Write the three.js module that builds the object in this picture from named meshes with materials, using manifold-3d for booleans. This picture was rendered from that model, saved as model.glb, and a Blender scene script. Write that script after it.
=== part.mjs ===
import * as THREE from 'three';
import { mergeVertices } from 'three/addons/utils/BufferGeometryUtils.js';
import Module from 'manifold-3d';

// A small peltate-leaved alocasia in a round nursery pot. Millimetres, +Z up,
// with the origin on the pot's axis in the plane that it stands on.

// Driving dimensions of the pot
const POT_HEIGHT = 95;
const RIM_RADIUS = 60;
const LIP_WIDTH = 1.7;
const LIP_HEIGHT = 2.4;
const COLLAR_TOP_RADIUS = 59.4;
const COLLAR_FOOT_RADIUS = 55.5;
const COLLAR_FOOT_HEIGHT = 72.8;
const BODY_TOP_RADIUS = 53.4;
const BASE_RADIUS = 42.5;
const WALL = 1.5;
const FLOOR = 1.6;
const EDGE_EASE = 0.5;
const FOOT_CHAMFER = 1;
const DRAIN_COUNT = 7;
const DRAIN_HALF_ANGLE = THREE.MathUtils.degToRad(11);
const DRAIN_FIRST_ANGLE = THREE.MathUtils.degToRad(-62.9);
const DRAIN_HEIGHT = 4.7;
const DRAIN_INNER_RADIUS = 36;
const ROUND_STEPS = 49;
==
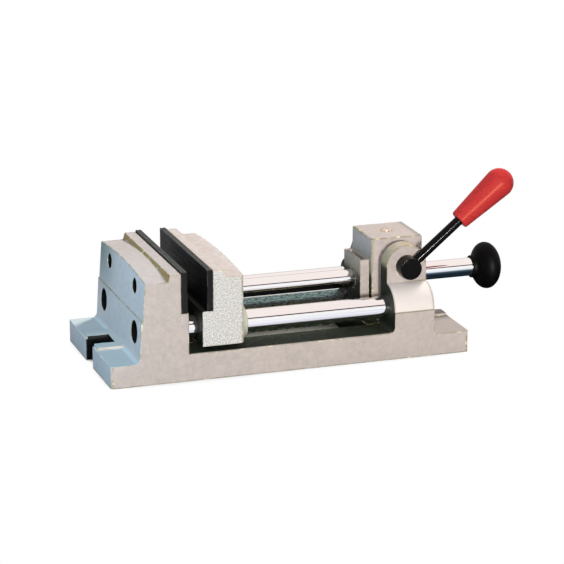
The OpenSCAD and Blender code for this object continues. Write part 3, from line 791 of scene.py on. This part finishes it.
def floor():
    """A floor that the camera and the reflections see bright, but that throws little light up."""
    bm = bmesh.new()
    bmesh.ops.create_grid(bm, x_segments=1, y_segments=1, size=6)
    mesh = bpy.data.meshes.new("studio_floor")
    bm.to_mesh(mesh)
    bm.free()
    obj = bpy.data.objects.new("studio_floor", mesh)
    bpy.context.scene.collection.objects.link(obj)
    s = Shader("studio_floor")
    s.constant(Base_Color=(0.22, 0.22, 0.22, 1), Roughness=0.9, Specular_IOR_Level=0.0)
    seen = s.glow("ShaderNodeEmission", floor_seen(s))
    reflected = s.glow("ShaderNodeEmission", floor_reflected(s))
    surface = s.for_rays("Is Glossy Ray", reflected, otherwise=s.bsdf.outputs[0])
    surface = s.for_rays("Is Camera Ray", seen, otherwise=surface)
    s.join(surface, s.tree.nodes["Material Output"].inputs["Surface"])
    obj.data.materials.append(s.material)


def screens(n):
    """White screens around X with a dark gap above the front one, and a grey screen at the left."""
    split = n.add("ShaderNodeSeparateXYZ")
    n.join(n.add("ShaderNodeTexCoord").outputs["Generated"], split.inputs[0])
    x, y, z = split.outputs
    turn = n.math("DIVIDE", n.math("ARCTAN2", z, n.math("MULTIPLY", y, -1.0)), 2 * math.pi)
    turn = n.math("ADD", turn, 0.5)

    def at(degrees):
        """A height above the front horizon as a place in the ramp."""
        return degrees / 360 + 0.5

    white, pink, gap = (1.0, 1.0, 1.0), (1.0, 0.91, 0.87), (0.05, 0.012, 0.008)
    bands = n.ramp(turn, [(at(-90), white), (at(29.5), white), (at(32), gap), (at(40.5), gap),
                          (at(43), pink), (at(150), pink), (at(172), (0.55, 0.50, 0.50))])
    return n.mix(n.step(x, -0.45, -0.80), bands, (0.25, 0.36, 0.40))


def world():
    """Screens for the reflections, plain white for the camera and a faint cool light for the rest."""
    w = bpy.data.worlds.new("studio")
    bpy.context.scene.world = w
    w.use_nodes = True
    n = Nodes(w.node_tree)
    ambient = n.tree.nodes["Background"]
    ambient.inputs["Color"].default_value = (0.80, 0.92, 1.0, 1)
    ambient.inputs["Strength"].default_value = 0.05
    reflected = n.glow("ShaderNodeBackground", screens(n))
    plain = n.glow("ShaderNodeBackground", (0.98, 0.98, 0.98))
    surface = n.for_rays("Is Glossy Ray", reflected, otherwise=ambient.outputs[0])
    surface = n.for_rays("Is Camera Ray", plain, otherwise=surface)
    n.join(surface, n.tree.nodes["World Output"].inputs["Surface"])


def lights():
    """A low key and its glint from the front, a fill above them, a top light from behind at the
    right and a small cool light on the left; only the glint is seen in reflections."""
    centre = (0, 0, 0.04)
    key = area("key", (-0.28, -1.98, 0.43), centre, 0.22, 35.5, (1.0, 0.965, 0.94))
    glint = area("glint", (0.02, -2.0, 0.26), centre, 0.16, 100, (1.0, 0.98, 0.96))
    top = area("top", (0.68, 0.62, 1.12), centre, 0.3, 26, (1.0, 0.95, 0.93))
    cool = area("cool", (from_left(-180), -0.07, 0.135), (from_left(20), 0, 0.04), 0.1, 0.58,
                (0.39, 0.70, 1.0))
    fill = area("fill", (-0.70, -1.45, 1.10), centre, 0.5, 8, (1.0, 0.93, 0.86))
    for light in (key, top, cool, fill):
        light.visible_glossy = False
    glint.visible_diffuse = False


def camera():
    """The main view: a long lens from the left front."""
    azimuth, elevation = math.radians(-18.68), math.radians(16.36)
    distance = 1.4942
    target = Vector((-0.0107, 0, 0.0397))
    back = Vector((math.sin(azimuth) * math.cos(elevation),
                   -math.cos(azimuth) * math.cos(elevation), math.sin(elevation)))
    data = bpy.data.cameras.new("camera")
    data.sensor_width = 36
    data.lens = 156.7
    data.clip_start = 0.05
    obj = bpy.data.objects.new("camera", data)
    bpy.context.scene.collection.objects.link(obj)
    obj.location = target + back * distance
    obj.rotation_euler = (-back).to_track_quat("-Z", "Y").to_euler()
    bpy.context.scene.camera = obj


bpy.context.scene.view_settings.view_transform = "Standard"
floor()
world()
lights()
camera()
...
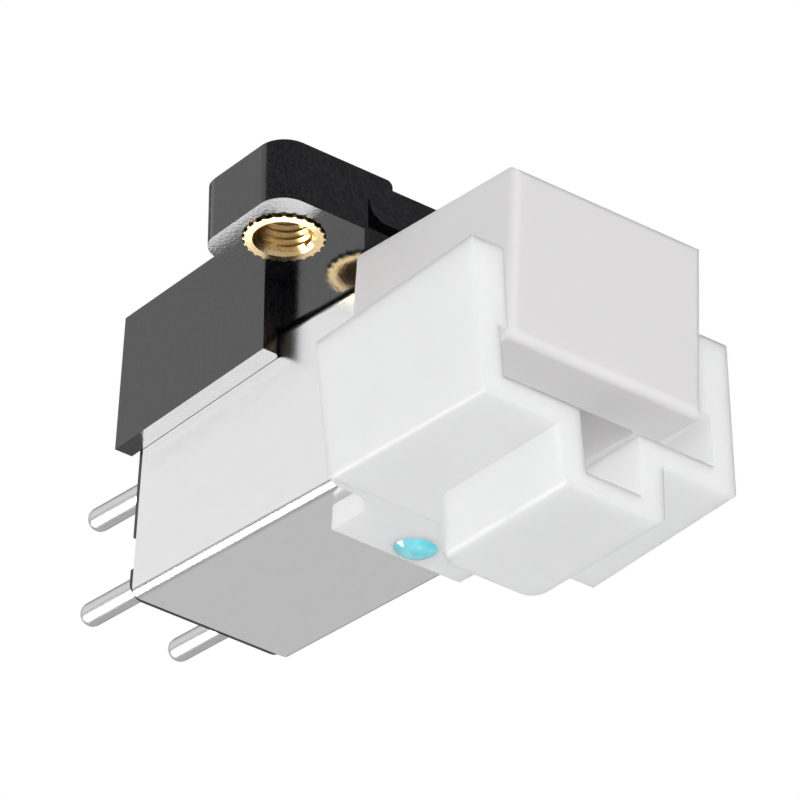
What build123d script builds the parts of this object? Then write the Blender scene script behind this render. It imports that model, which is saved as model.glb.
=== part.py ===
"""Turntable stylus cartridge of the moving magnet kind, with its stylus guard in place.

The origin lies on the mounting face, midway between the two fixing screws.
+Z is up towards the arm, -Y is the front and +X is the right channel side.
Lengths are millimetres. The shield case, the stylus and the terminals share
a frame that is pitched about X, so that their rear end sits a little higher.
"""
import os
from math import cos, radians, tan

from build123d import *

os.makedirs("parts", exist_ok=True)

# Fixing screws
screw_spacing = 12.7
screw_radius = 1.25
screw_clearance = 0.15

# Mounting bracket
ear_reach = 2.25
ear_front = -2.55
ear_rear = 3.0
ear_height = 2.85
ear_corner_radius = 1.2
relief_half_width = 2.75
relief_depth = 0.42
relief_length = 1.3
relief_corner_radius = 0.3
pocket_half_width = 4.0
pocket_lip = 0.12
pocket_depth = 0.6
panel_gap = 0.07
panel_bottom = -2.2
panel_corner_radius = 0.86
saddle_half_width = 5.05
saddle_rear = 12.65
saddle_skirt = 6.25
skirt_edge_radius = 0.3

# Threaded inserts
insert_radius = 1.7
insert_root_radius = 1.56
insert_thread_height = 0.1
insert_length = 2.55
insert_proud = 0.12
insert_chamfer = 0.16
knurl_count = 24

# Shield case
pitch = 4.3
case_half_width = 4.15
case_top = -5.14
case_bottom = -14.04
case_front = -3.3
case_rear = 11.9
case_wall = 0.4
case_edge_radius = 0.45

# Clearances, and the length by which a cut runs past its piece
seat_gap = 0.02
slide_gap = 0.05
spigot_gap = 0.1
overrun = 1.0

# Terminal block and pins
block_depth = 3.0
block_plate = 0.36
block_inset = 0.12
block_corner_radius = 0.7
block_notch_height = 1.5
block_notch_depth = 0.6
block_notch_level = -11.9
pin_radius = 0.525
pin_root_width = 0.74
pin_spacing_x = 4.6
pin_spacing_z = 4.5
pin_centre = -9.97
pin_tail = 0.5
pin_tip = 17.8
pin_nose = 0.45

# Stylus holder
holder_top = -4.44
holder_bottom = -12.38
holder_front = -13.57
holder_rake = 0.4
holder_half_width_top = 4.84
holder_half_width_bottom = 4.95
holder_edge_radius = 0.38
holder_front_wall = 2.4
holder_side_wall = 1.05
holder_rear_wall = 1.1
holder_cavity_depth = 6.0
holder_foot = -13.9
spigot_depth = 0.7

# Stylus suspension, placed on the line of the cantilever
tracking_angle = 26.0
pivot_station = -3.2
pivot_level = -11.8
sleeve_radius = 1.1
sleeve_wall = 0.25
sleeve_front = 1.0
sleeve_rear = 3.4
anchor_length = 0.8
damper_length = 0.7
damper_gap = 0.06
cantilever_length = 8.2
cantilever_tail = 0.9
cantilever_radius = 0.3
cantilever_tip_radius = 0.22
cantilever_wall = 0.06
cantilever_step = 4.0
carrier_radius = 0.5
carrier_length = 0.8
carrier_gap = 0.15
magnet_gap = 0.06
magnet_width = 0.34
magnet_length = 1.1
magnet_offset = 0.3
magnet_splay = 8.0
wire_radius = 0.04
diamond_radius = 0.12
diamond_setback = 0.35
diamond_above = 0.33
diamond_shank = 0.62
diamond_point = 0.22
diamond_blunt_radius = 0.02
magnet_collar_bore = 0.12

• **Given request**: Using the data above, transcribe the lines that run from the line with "Write the three.js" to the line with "import Module from 'manifold-3d';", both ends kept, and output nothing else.

• **Output for this exercise**:
Write the three.js module that builds the object in this picture from named meshes with materials, using manifold-3d for booleans. This picture was rendered from that model, saved as model.glb, and a Blender scene script. Write that script after it.
=== part.mjs ===
import * as THREE from 'three';
import { mergeVertices } from 'three/addons/utils/BufferGeometryUtils.js';
import Module from 'manifold-3d';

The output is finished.